TASK DESCRIPTION:
Within the records below, reproduce without change the lines from the line that has "Model this object in Blender" through the line that has "flared block heel.", and only those.

LISTING:
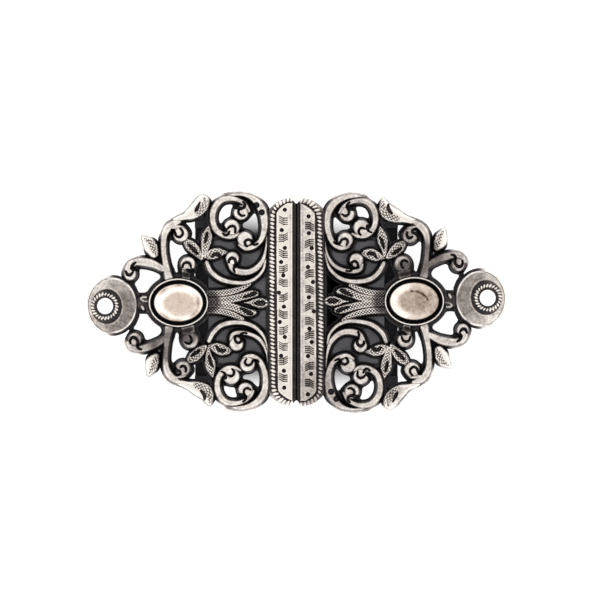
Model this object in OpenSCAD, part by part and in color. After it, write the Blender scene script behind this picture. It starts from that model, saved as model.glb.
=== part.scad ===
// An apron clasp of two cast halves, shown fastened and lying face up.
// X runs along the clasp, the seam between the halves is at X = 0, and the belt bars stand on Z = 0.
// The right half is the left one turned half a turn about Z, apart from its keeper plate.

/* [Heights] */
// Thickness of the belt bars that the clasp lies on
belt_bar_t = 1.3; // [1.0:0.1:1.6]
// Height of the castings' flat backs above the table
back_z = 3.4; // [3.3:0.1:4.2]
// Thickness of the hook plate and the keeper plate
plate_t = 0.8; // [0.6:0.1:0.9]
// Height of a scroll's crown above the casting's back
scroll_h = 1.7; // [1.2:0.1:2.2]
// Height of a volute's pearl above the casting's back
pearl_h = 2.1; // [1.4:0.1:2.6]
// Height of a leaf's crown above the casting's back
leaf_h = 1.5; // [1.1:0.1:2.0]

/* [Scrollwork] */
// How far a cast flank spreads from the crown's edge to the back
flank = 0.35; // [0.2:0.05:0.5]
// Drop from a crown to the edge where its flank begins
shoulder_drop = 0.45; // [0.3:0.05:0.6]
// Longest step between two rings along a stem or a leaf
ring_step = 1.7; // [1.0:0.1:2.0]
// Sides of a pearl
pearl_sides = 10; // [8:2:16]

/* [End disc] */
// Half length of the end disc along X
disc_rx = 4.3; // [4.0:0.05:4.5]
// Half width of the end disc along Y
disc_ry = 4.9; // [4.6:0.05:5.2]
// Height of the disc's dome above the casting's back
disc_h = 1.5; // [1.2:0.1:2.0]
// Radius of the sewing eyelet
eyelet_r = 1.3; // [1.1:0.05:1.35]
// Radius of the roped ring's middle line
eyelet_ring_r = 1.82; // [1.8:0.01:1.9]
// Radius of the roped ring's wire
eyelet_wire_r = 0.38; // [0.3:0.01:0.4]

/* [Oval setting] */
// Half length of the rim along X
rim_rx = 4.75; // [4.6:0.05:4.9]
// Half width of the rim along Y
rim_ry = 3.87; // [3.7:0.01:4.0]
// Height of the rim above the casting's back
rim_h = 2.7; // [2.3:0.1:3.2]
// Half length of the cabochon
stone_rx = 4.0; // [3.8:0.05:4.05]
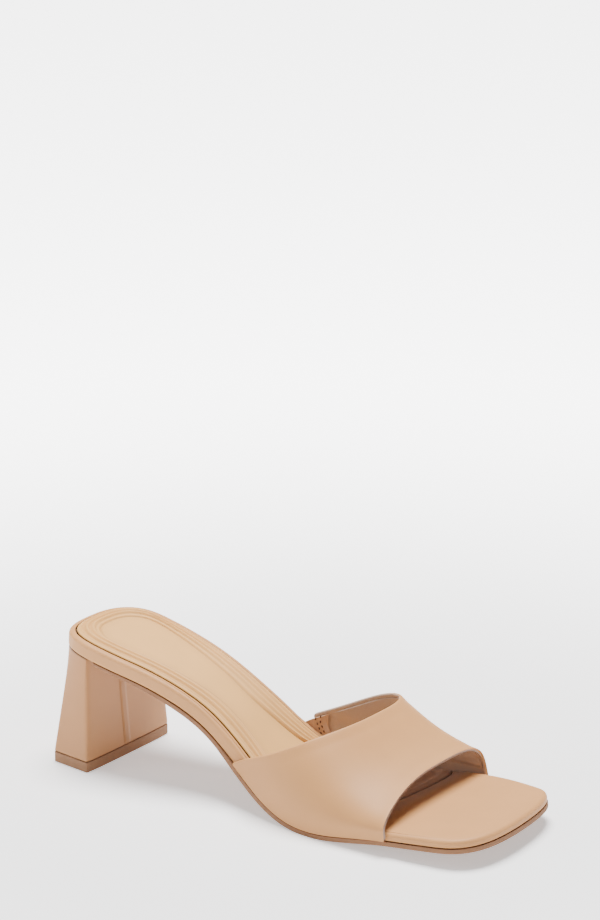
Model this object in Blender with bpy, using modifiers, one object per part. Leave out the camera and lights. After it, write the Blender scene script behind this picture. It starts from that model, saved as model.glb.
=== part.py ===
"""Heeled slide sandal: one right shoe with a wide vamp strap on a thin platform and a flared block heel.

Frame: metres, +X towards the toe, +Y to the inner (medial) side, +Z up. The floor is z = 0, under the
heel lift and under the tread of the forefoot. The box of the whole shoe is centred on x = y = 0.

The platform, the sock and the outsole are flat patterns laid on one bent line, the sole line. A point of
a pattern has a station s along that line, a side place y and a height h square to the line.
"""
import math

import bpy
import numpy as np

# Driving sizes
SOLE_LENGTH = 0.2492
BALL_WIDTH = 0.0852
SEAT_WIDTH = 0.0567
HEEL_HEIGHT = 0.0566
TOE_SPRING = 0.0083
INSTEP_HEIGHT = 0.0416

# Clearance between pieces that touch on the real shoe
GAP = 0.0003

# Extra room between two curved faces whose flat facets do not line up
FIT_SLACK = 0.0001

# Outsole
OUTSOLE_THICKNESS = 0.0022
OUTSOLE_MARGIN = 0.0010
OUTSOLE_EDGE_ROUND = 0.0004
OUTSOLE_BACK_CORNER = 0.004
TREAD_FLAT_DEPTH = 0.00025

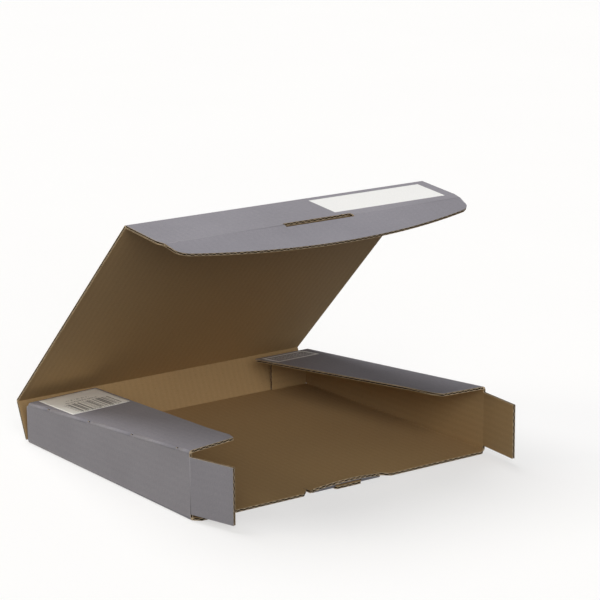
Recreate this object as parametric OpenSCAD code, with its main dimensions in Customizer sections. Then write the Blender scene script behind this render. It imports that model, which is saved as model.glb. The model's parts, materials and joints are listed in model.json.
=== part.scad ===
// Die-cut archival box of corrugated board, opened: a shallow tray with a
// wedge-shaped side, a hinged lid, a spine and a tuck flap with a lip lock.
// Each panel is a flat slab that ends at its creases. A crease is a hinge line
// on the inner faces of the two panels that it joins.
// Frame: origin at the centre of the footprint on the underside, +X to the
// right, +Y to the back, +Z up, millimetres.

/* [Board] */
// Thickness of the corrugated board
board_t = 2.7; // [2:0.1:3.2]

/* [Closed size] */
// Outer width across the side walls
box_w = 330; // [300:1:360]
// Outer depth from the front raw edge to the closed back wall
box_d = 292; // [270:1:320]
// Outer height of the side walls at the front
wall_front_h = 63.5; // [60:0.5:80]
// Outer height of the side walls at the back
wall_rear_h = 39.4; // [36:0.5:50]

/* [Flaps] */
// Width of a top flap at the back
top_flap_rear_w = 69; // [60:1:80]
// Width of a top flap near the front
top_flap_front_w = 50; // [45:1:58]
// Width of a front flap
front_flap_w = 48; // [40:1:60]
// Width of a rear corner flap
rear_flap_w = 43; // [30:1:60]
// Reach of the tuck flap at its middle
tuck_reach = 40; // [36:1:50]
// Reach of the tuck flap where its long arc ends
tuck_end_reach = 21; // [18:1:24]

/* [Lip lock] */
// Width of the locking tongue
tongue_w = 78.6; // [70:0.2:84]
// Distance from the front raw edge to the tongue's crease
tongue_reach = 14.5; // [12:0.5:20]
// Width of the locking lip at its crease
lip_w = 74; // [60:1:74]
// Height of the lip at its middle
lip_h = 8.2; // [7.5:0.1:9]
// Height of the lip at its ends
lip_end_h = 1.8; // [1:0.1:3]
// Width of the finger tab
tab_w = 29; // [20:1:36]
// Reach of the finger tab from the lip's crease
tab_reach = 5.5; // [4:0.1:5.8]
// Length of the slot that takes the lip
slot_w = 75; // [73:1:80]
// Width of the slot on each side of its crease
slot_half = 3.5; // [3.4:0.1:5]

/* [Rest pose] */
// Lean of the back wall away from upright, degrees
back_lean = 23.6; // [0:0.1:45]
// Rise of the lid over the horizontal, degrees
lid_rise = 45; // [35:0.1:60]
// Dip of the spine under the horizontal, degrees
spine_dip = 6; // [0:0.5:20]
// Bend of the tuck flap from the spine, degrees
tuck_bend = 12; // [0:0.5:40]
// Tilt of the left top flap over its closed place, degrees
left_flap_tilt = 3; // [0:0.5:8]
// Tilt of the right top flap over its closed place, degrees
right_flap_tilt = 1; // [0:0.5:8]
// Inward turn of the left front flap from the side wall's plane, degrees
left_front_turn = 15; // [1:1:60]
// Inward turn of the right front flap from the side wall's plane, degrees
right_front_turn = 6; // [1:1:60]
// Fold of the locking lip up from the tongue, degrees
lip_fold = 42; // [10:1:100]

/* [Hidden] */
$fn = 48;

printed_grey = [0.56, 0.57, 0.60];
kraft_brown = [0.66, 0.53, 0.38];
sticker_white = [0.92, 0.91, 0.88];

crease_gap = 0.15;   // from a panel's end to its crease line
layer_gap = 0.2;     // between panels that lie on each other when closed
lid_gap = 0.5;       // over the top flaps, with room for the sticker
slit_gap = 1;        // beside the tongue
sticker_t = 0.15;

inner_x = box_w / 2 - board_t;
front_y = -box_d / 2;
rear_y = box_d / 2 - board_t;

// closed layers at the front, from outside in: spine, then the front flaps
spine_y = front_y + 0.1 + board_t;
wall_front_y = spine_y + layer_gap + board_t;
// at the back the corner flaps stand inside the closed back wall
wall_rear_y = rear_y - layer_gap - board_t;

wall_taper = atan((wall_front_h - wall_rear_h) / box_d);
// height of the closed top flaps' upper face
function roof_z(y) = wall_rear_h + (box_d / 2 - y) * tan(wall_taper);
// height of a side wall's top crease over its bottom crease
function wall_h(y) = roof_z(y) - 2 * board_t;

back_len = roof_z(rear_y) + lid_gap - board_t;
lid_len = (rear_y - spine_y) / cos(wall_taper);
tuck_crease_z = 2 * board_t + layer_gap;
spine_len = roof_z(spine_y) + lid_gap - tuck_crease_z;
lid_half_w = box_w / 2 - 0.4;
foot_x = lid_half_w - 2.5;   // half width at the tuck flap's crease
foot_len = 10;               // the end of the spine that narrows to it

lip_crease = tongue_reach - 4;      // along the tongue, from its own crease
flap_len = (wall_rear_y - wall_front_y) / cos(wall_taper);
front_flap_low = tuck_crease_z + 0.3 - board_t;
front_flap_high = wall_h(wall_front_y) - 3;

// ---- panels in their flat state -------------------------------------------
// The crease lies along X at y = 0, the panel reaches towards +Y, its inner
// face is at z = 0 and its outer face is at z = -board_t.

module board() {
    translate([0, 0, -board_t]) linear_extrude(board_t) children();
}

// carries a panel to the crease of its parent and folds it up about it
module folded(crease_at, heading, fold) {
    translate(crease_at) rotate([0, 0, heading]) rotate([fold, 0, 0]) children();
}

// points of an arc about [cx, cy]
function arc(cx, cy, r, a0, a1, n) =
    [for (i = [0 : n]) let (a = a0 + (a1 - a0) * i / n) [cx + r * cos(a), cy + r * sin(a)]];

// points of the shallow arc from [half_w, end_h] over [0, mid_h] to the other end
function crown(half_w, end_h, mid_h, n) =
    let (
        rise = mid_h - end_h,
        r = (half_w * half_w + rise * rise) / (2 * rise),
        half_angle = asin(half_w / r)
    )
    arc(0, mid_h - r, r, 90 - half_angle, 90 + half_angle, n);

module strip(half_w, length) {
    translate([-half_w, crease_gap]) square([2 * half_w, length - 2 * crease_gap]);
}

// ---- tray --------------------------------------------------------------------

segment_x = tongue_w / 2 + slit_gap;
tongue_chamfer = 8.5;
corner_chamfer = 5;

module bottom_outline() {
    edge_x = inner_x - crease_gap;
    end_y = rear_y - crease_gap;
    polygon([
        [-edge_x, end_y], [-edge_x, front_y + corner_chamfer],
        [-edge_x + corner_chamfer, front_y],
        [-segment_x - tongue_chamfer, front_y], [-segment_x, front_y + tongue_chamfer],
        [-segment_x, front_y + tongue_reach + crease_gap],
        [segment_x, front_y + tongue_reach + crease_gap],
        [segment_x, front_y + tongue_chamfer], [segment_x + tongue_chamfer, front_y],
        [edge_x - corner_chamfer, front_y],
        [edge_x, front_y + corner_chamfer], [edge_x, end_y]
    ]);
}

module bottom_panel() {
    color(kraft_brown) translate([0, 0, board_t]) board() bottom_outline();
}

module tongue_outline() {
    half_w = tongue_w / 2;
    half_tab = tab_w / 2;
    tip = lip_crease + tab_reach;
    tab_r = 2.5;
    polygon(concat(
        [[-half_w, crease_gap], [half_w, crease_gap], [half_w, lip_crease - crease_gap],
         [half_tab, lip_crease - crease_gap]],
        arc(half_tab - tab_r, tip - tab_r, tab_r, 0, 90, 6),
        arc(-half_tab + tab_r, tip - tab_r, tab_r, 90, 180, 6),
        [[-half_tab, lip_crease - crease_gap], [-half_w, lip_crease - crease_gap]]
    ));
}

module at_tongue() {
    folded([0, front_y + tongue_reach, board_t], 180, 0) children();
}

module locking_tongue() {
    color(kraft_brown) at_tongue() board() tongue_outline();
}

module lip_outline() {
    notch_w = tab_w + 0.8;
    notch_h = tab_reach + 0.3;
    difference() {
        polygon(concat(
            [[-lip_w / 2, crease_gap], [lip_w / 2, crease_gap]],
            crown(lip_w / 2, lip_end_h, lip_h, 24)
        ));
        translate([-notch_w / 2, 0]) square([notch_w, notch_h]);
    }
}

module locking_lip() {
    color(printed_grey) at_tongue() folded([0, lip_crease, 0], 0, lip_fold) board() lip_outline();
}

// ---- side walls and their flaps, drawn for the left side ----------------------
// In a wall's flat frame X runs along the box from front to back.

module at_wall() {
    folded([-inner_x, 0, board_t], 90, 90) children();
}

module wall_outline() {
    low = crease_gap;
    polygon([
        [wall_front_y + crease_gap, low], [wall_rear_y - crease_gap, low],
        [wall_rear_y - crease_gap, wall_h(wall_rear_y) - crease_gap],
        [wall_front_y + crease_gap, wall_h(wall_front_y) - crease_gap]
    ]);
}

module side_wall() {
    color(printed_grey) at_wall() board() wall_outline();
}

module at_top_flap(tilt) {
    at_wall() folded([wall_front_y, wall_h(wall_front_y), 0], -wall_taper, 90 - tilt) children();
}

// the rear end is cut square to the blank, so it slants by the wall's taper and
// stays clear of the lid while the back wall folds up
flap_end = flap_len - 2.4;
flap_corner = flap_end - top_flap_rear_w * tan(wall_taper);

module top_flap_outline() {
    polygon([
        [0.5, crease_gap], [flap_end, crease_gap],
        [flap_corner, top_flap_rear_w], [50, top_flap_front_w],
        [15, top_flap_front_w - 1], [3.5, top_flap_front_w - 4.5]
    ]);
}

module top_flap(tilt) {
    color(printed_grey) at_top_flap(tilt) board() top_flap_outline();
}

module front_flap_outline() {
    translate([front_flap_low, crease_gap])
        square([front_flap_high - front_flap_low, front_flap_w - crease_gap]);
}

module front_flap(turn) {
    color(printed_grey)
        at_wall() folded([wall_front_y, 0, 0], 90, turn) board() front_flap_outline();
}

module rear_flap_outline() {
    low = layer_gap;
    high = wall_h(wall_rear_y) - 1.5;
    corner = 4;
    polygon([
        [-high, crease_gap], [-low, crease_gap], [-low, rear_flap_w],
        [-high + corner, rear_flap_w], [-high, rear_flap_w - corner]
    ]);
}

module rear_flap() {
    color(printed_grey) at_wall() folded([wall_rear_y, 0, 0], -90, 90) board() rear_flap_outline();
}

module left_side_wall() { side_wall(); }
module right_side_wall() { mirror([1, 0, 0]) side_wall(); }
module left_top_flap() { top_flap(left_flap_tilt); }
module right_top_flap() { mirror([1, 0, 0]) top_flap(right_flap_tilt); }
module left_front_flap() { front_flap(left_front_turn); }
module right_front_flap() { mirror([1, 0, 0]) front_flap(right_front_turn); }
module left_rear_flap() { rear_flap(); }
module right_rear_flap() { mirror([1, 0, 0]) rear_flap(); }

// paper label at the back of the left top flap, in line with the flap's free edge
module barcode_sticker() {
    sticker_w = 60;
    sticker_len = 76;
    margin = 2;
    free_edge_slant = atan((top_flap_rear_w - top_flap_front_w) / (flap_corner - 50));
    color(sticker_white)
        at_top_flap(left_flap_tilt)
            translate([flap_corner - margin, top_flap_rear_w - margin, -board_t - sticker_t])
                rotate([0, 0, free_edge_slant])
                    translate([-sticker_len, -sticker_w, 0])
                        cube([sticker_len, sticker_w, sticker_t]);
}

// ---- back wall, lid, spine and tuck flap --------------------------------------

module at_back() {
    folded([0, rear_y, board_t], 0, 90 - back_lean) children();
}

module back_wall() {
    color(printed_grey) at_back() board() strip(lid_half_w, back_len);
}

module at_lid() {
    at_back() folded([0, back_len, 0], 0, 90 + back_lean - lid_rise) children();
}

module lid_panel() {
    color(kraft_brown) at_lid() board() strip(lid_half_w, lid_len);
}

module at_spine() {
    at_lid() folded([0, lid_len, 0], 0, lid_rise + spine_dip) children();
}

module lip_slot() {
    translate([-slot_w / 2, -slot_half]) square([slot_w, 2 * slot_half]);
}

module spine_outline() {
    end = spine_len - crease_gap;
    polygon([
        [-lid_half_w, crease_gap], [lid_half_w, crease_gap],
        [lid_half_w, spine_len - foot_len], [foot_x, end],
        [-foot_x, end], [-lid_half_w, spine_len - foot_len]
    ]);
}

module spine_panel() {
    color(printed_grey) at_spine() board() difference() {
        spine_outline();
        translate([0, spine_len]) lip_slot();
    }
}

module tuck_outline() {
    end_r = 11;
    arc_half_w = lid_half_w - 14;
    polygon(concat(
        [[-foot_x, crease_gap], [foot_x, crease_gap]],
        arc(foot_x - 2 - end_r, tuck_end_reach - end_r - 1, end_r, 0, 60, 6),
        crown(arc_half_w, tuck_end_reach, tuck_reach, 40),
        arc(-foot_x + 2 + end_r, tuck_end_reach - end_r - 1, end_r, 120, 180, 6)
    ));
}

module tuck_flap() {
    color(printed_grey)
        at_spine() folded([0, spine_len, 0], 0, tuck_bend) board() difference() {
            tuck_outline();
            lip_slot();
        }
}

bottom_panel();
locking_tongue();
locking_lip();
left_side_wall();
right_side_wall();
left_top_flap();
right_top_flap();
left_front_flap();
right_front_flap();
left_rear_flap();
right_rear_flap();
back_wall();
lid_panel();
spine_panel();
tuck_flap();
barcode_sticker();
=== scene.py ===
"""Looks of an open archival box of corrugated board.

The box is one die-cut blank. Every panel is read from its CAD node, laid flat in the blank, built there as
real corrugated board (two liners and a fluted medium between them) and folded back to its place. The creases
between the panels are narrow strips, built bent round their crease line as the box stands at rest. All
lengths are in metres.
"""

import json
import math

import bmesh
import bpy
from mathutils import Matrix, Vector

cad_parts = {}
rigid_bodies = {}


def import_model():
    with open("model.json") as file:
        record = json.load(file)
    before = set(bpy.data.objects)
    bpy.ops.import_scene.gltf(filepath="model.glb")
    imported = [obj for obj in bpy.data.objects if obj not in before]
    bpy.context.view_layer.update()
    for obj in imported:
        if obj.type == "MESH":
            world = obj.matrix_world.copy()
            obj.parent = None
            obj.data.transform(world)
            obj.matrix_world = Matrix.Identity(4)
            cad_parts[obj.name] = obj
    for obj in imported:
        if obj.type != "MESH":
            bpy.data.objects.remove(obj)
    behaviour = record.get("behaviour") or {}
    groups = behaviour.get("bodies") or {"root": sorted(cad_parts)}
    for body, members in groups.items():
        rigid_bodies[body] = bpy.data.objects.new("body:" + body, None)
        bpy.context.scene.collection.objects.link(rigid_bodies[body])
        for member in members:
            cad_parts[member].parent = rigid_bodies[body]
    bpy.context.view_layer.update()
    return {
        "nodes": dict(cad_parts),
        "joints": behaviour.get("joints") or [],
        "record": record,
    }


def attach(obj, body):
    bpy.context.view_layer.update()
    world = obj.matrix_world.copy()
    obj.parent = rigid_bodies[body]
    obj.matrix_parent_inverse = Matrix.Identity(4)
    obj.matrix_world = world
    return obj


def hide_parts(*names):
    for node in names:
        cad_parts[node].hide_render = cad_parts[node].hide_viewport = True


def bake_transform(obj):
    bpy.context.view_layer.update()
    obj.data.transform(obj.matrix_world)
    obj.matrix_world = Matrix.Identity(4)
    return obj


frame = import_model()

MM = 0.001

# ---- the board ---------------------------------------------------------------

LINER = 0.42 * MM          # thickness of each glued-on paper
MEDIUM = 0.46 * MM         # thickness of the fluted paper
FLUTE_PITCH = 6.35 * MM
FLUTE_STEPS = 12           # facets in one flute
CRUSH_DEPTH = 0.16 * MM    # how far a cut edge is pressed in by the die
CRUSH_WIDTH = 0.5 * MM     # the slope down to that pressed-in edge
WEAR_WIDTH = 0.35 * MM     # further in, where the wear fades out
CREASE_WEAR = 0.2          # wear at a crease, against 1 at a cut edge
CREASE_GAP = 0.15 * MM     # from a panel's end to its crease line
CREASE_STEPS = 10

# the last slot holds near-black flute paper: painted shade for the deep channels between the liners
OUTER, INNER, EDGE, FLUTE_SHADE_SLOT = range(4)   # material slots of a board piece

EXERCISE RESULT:
Model this object in Blender with bpy, using modifiers, one object per part. Leave out the camera and lights. After it, write the Blender scene script behind this picture. It starts from that model, saved as model.glb.
=== part.py ===
"""Heeled slide sandal: one right shoe with a wide vamp strap on a thin platform and a flared block heel.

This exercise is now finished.